Московский пианист Алексей Любимов сыграл в петербургском Малом зале Филармонии две программы на трех инструментах. Каждого из отделений вполне хватило бы на полноценный концерт. Исполнительской щедрости мэтра поражалась ОЛЬГА КОМОК.
Возможно, беседовать с аудиторией Алексею Любимову и не стоило: набор опусов в программе говорил сам за себя. Речь, понятно, была не столько о танцах, сколько о том, что лежит в их основе, — о ритме, разумеется. Именно он правит балом и в прото-минималистских миниатюрах Джона Кейджа для препарированного фортепиано, и в гальярдах и паванах из французских сборников Пьера Аттеньяна или английских граундах XVII столетия (сыграны были на клавесине), и в шенберговской фортепианной сюите, построенной как додекафонный трактат о танцах из сюит Баха. Казалось бы, Кейдж, анонимные танцы раннего барокко и Шенберг — три вещи несовместные, и отношение к ритму в них вовсе разной природы. Ан нет: под пальцами господина Любимова кейджевы постукивания-побрякивания (электрически-резкие в "Источнике неясности", похожие на гамелан в "И земля родит снова", приджазованные в "Брошенном без сожаления") звучали так же упруго, механистично и дегуманизированно, как клавесинные танцы. А эти самые клавесинные танцы (чуть ускоренные по сравнению с традиционными интерпретациями, чуть "подсушенные", демонстративно стрекочущие, подпрыгивающие, однообразные) вполне сроднились с гавотом, мюзетом и жигой Шенберга. Их пианист лишил последних признаков постромантизма, которым грешил и сам Шенберг, и большинство его интерпретаторов. Никакого фортепианного флера, никаких замедлений и ускорений, ни лишнего воздуха, ни воды — четкий ритм и предельно детализированное, "умное" произношение всегда были главными достоинствами пианизма Алексея Любимова.
Второе отделение концерта называлось "В дружеском контексте". И это оказалась совсем другая история — о чем герой вечера не преминул предупредить аудиторию. Три друга-композитора родом из авангардной волны 60-х — Андрей Волконский, Арво Пярт и Валентин Сильвестров — с помощью Алексея Любимова (как пианиста и как любящего свой предмет лектора-повествователя) выясняли отношения между собой, а также между додекафонией, новой бедностью и "слабым стилем". Сменились персонажи концерта — радикально сменилась и манера звукоизвлечения.
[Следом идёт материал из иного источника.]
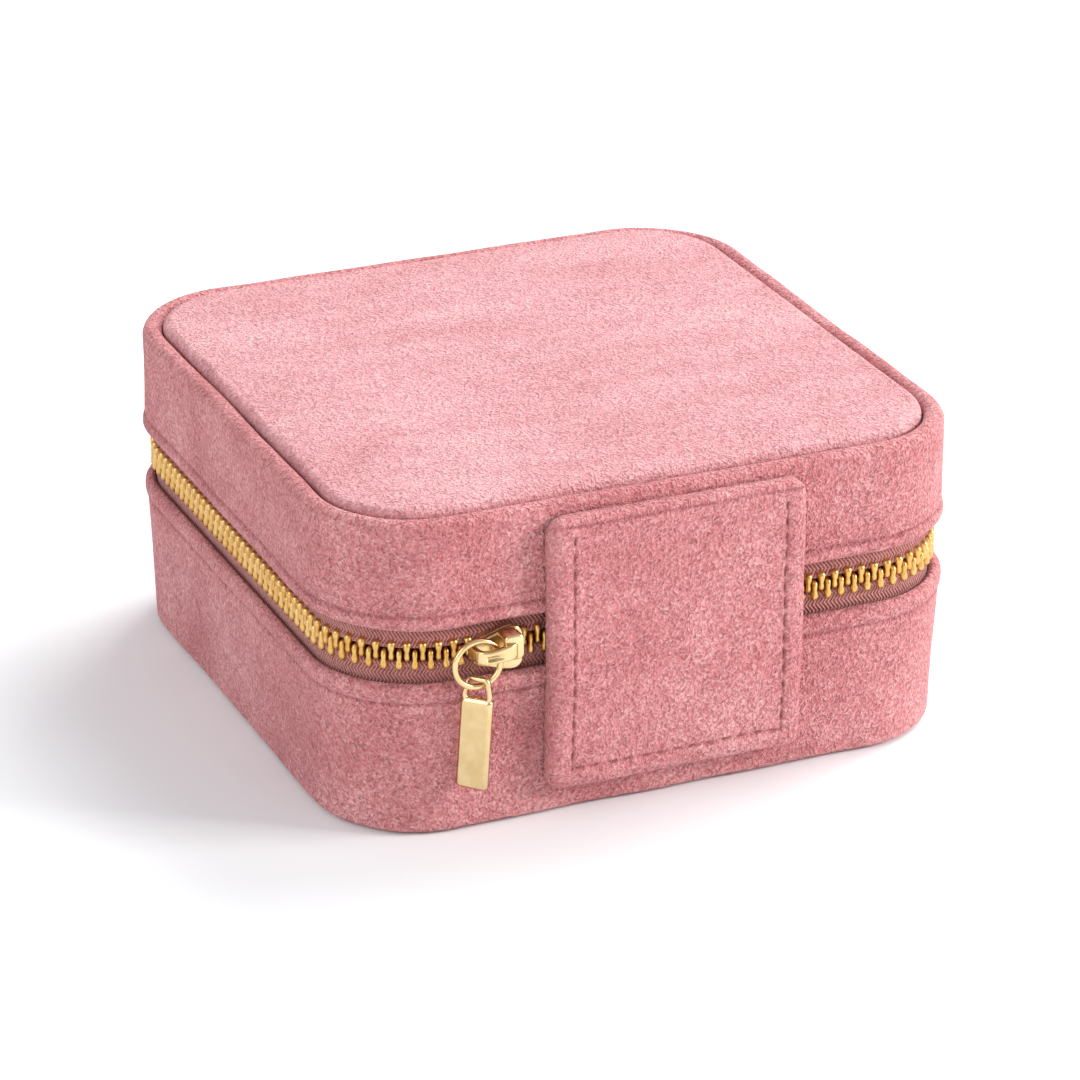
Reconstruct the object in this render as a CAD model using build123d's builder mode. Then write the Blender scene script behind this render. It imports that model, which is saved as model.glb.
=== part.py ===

Для пост-пост-романтических багателей, постлюдий и вальсов Валентина Сильвестрова пианист подобрал мягкий, влажный, этакий салонный звук. С музыкальным бидермайером Сильвестрова спорила колючая Musica Stricta Волконского (господин Любимов, конечно, не забыл сообщить публике, что этот опус 1957 года — первое додекафонное сочинение, написанное в Советском Союзе), двенадцатитоновые "Диаграммы" Пярта (1964) и его же "Алина" (1976). Причем пианист заботливо пояснил, что эта пьеса и есть то самое переломное сочинение, после которого Пярт навсегда обратился к языку "новой бедности". Как бы там ни было, Сильвестров преобладал. Его вальсы-посвящения Андрею Волконскому, постлюдии, посвященные Пярту, и "25. 10. 1893: в память о П. И. Ч." (то бишь о Петре Ильиче Чайковском) создали контекст безусловно дружеский, сентиментально-благостный, ностальгически-усыпляющий. Так что, когда в финале концерта, после откровенно бурных аплодисментов, господин Любимов подошел к роялю и сказал: "Я стою перед дилеммой — то ли сыграть вам еще Сильвестрова, то ли Шопена, которого тот так почитал", публика единогласно предпочла оригинал копии. Правда Шопен у Алексея Любимова вышел, как и все опусы длиннейшего концерта, слегка постмодернистским — не Шопеном, а цитатой Любимова из Шопена.